By Jason Nelson
5 min read
A federal judge on Friday sided with the U.S. Copyright Office, ruling that images created by AI are not eligible for copyright protection—at least not as works attributed to the AI itself.
According to a report by the Hollywood Reporter, Judge Beryl Howell handed down the decision in the case of Stephen Thaler, the CEO of neural network firm Imagination Engines, who attempted to have art created by an AI copyrighted under the federal agency in 2018.
Thaler developed an AI tool called the Creativity Machine, and wanted the Creativity Machine to be the holder of the copyright.

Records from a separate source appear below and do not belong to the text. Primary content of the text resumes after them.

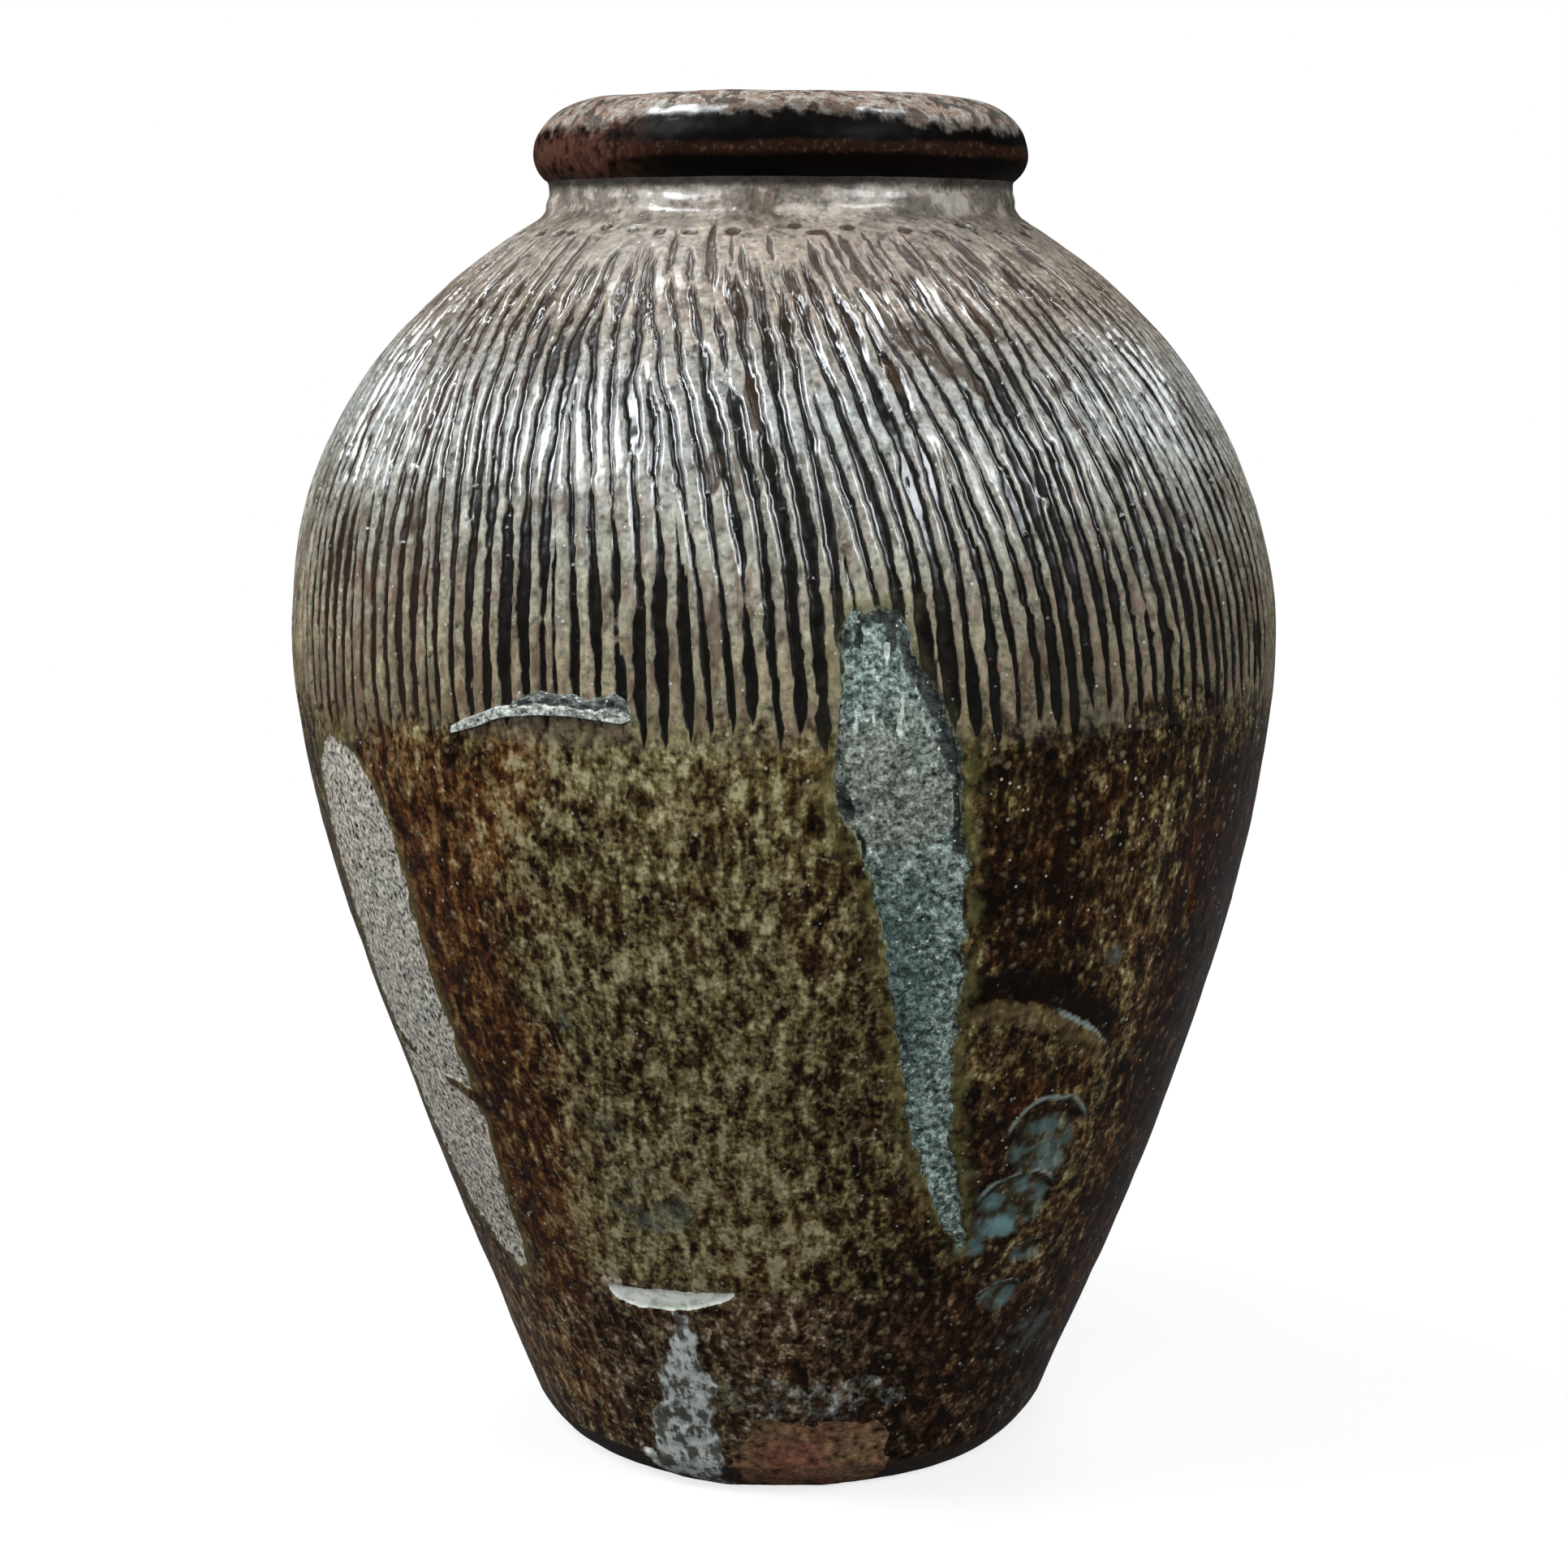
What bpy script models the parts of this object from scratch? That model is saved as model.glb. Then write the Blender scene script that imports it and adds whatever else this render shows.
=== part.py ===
"""A brown-glazed stoneware wine jar, 440 mm tall, put together as a potter builds it.

A base slab carries three wall sections, a neck collar and a rolled rim, each keyed on the
one below by a low tongue.  The top section is combed.  A sliver of another pot and a long patch
of grit stuck to the wall in the kiln.  Metres, +Z up.  The origin is the centre of the
underside, the front is -Y.
"""
import math

import bmesh
import bpy
from mathutils import Vector

# Radii, from the foot up
FOOT_RADIUS = 0.0790
HEEL_OVERHANG = 0.0097
BELLY_RADIUS = 0.1617
SHOULDER_END_OVERHANG = 0.0042
NECK_RADIUS = 0.0749
RIM_OVERHANG = 0.0048
RIM_WIDTH = 0.0267
CREST_INSET = 0.0222
ROLL_ROUND = 0.0097

# Heights, each one measured from the level below it
HEEL_HEIGHT = 0.0100
BELLY_RISE = 0.2577
SHOULDER_RISE = 0.1343
NECK_RISE = 0.0080
ROLL_LIFT = 0.0125
CREST_RISE = 0.0175
ROLL_DROP = 0.0105

# How much radius the wall gains, or the shoulder loses, for each metre of height
WALL_LEAN = 0.39
SHOULDER_LEAN = 1.70

# Where the wall's curves bend, as shares of the rise that each one spans
WALL_START_SHARE = 0.37
WALL_END_SHARE = 0.25
SHOULDER_START_SHARE = 0.11
SHOULDER_END_SHARE = 0.36
HEEL_CORNER_SHARE = 0.36

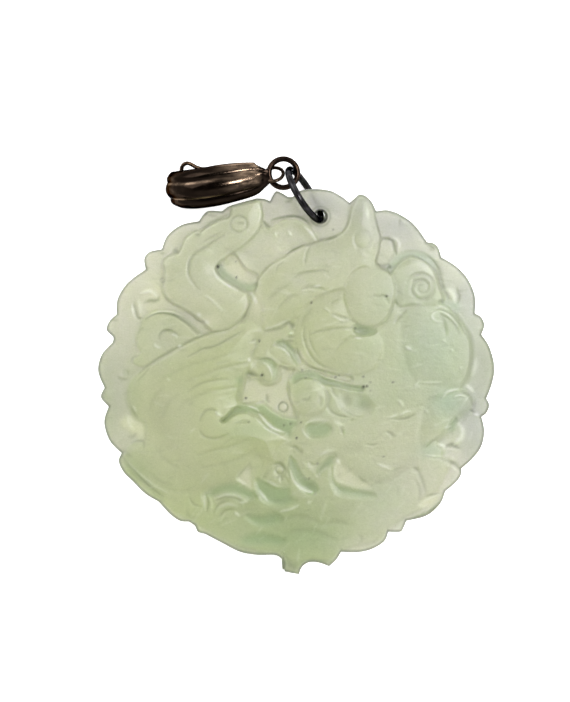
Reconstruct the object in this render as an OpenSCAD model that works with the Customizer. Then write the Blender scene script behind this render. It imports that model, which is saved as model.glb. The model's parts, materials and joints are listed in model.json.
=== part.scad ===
// Carved jade disc on a jump ring, a link ring and a fluted clip bail, lying face up.
// Millimetres, +Z up. The origin is the middle of the flat on the disc's back.

/* [Jade disc] */
// Radius of the disc to the crests of its scallops
disc_r = 27.7; // [25:0.1:31]
// Thickness of the stone at the scalloped rim
rim_t = 1.8; // [1.6:0.05:2]
// Height of the rim's underside above the flat of the back
rim_lift = 2.2; // [2.1:0.05:2.4]
// Height of the highest carving above the face of the rim
relief_h = 2.1; // [1.2:0.1:3]
// Depth of the deepest hollows below the face of the rim
hollow_h = 0.7; // [0.2:0.1:1]
// Radius of the flat on the back
flat_r = 17.5; // [14:0.5:18.5]
// Width of the rounded shoulder from that flat out to the rim's underside
shoulder_w = 3; // [2:0.5:3.5]
// Width of the rounding at the rim's two edges
edge_round = 0.45; // [0.2:0.05:0.7]

/* [Hanging hole] */
// Diameter of the drilled hole
hole_d = 1.9; // [1.85:0.05:2.2]
// Width of the bevel at the hole's two mouths
hole_bevel = 0.15; // [0.1:0.05:0.25]
// Distance from the hole to the nearest edge of its scallop
hole_land = 3.9; // [3.4:0.1:4.2]
// Bearing of the hole from the disc's middle
hole_bearing = 81.6; // [78:0.2:86]

/* [Jump ring] */
// Outer diameter of the ring through the stone
jump_d = 9.1; // [8.8:0.1:9.6]
// Diameter of its wire
jump_wire = 0.95; // [0.8:0.05:1]
// Bearing of the ring's plane, out from the hole
jump_bearing = 120.6; // [112:0.2:126]
// Lean of the ring's plane off the upright
jump_lean = 15; // [4:0.5:16]

/* [Link ring] */
// Outer diameter of the ring between jump ring and bail
link_d = 4.75; // [4.5:0.05:5]
// Diameter of its wire
link_wire = 0.77; // [0.6:0.01:0.8]
// Bearing of its middle from the end of the jump ring
link_bearing = 210; // [200:1:220]
// How far round the link ring the bail has slid from its own heading
link_slide = 2; // [0:1:12]

/* [Bail] */
// Length of the fluted shell, tip to crown
bail_l = 14.5; // [13.5:0.1:16]
// Height of the shell's front above the link ring's wire
bail_front = 2.5; // [2:0.1:3]
// Depth of the bail's back below the link ring's wire
bail_back = 3.6; // [3.3:0.1:4]
// Width of the shell at its widest
bail_w = 5.7; // [5.2:0.1:6.2]
// Wall thickness of the shell
bail_wall = 0.6; // [0.5:0.05:0.7]
// Rise of the shell's middle over its two edges
bail_crown = 1.15; // [0.8:0.05:1.25]
// Rise of the flutes over the grooves between them
flute_h = 0.34; // [0.2:0.02:0.4]
// Heading of the bail's length from the +X axis
bail_heading = 9.8; // [7:0.2:12]
// Roll of the bail about its length, as it lies
bail_roll = 17; // [14:1:20]

/* [Eye and hinge] */
// Diameter of the wire of the eye soldered on the tip
eye_wire = 0.5; // [0.4:0.05:0.6]
// Outer diameter of the hinge barrel
barrel_d = 1.6; // [1.4:0.1:1.8]
// Length of the hinge barrel
barrel_l = 2.3; // [1.8:0.1:2.4]
// Diameter of the gate's pins
pin_d = 0.5; // [0.4:0.02:0.52]
// Distance from the link ring's wire back to the hinge
hinge_back = 1.8; // [1.7:0.1:2.4]

/* [Gate] */
// Diameter of the gate's wire
gate_wire = 0.56; // [0.5:0.02:0.64]
// Width of the gate's round head, to the middle of its wire
gate_head_w = 6; // [5.4:0.1:6.3]
// Width of the gate's waist, to the middle of its wire
gate_waist_w = 3.5; // [3.2:0.05:3.8]

/* [Hidden] */

// Gap left under what stands on the surface, and between rings that touch
rest_gap = 0.03;
ring_gap = 0.09;
// Radial clearance of the gate's pins in the hinge barrel, and gap at its ends
pin_gap = 0.05;
barrel_gap = 0.12;

// Scallops round the rim. Columns: bearing in degrees, reach in percent of disc_r
SCALLOPS = [
    [6, 100], [31, 101.5], [55.5, 100.5], [83, 98.3], [106, 96.2], [128, 98.2], [152, 100.4],
    [176, 100.8], [195, 100.2], [215, 95.4], [236.5, 90.7], [252.5, 91.2], [274, 92.2], [295, 92.8],
    [318, 96], [341.5, 98.5]
];
// Small knobs between the scallops. Columns: bearing in degrees, reach in percent of disc_r
KNOBS = [
    [18, 99.7], [44.3, 99.3], [69.8, 101], [96.6, 96.5], [117.4, 97.2], [140.2, 99.2],
    [162.6, 100.2], [185.8, 99], [205, 99.3], [225, 93.4], [268.4, 96.9], [280, 94], [306.3, 92.5],
    [330.2, 96.2], [352.6, 98.3]
];
// Radii of those scallops and knobs, in percent of disc_r
SCALLOP_ROUND = 36;
KNOB_ROUND = 4.6;

// Carved figures. Each row has the figure's rise in percent of relief_h, then its stations.
// A station's columns are across, up and half width, in percent of disc_r.
FIGURES = [
    // Left neck, from the knob at the top down to its round breast
    [78, [[-24.5, 83, 6], [-34, 76, 9], [-48.5, 64, 11], [-54.5, 51, 12.5], [-46, 40, 13.5], [-34.5, 37, 11]]],
    // Right neck, from its head down to the tail fan
    [86, [[33.5, 87, 5.5], [34, 72, 9], [21, 62, 9], [2, 54, 9], [-12, 41, 8], [-21, 25, 7.5]]],
    // Tail fan that fills the left
    [92, [[-27, 16, 11], [-53, -5, 24], [-53, -27, 24], [-36, -32, 17]]],
    // Hump between the two necks
    [42, [[-8, 73, 8.5], [2, 72, 8.5]]],
    // Cloud at the left
    [50, [[-69, 21, 12], [-57, 20, 10]]],
    // Cloud with a spiral, at the upper right
    [74, [[59, 47, 16.5], [63, 46, 16.5]]],
    // Lotus bud
    [100, [[37.5, 43, 15.5], [39.5, 40, 15.5]]],
    // Lotus leaf
    [76, [[22, 25, 21], [33, 18, 17]]],
    // Second leaf, at the right
    [80, [[69, 18, 20], [64, -3, 22], [60, -22, 19]]],
    // Stems and folds below the lotus leaf
    [62, [[10, -9, 10], [32, -12, 17], [47, -30, 20], [24, -34, 13]]],
    // Scroll across the tail fan, from its knob to the right
    [100, [[-43, -20, 6], [-32, -17, 4], [-24, -15, 4], [-16, -20, 4.5], [-5, -28, 4]]],
    // Curl by the middle
    [64, [[-16, 6, 6.5], [-9, 16, 4], [0, 9, 4]]],
    // Bed of waves along the bottom
    [50, [[-44, -58, 12], [-18, -66, 14], [10, -68, 16], [38, -62, 15], [58, -52, 13]]],
    // Crests of the waves
    [78, [[-46, -66, 4], [-38, -55, 4.5], [-24, -55, 4.5], [-14, -63, 4]]],
    [80, [[-18, -52, 4], [-4, -42, 4.5], [2, -52, 4.5], [12, -58, 4]]],
    [72, [[12, -48, 4], [19, -40, 3.5], [22, -56, 5], [40, -60, 4.5]]],
    // Leaf at the lower right
    [60, [[64, -44, 9], [74, -48, 8], [62, -58, 8]]]
];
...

The United States Copyright Office denied the registration, spawning the case Thaler v. Perlmutter, naming the copyright examiner that rendered the decision. The federal agency said the application lacked the necessary human authorship to qualify for copyright protection.
“In the absence of any human involvement in the creation of the work, the clear and straightforward answer is the one given by the Register: No,” Judge Howell said in affirming the denial, adding that U.S. copyright laws only protect human creations.
To be clear, art created by a human using a tool like a paintbrush or a chisel can be copyrighted by that human. Thaler effectively wanted to use the work-for-hire convention to assign authorship to his AI paintbrush.
“The case is a very limited holding — the question was simply whether the AI itself could be considered the author, and the owner of the computer the owner of the copyright by virtue of a work-for-hire principle,” Harvard Law School Professor Lawrence Lessig told Decrypt. “The real question that courts need to address is whether a creator using an AI can get a copyright for the resulting creation. In my view, as expressed on Medium, she plainly should.”
“Copyrightable art cannot be devoid of human interaction,” intellectual property attorney Anthony Panebianco, partner at Davis Malm D'Agostine, told Decrypt. “The question for the future protection of such works in an era of increasing AI is: ‘What is the de minimis amount of human interaction that one can put forth to have created a work subject to copyright protection?’ That question is going to be tried before the courts in abundance over the next few years.”
According to IP and legal expert Katie Charleston, two key U.S. federal court rulings—trademark cases from 1879 and 1884—support the judge's decision and emphasizes that only works originating from human intellect qualify for copyright.
In the Trademark Cases of 1879, the U.S. Supreme Court ruled that Congress couldn't regulate trademarks based on the Constitution's Copyright and Patent Clause. Charleston said the court decided that trademarks were indicators of origin, not creations like patents or copyrights.
In the case of Burrow-Giles Lithographic Co. v. Sarony, she explained that the central issue was whether a photograph could qualify as an "original work of art" eligible for copyright protection, with some arguing it was just a mechanical reproduction.
The U.S. Supreme Court, siding with photographer Napoleon Sarony, determined that photographs of famed writer Oscar Wilde showed the photographer's personal judgment, style, and creativity and were eligible to be copyrighted.
“To change the human authorship requirement, these cases would need to be overturned by a subsequent case, which is unlikely given the [Thaler v. Perlmutter] opinion that addressed this very issue,” Charleston told Decrypt in an email.
Copyright has become a central topic in the conversation surrounding generative AI. Artists and writers have spoken out against the technology, saying its use amounts to plagiarism and copyright infringement, but they have faced an uphill battle in proving that point in court.
Thaler's case is one of the first in a coming wave of litigation surrounding artificial intelligence and the work it's used to create. In March, the U.S. Copyright Office launched an AI initiative to examine laws and policies regarding copyright and artificial intelligence.
Last month U.S. District Judge William Orrick said an artist must better differentiate their allegations against AI art companies Stability AI, MidJourney, and DeviantArt while hearing a lawsuit against Stability AI for allegedly scraping billions of images from the internet to train its Stable Diffusion AI system.
The plaintiffs argue that the images produced by Stable Diffusion are derivative works of copyrighted images, thus infringing on the rights of the original image owners. Judge Orrick called it "implausible" that specific plaintiff works are involved due to the vast amount of training data.
Earlier this month, author professor Jane Friedman took to social media to sound the alarm about scammers using her name to sell books on Amazon that many claimed were written by AI. Amazon initially declined to remove the books because Friedman could not prove she held the trademark to her name but relented after the Author’s Guild became involved.
“We have clear content guidelines governing which books can be listed for sale and promptly investigate any book when a concern is raised,” Amazon spokesperson Ashley Vanicek previously told Decrypt by email. “We welcome author feedback and work directly with authors to address any issues they raise and where we have made an error, we correct it.”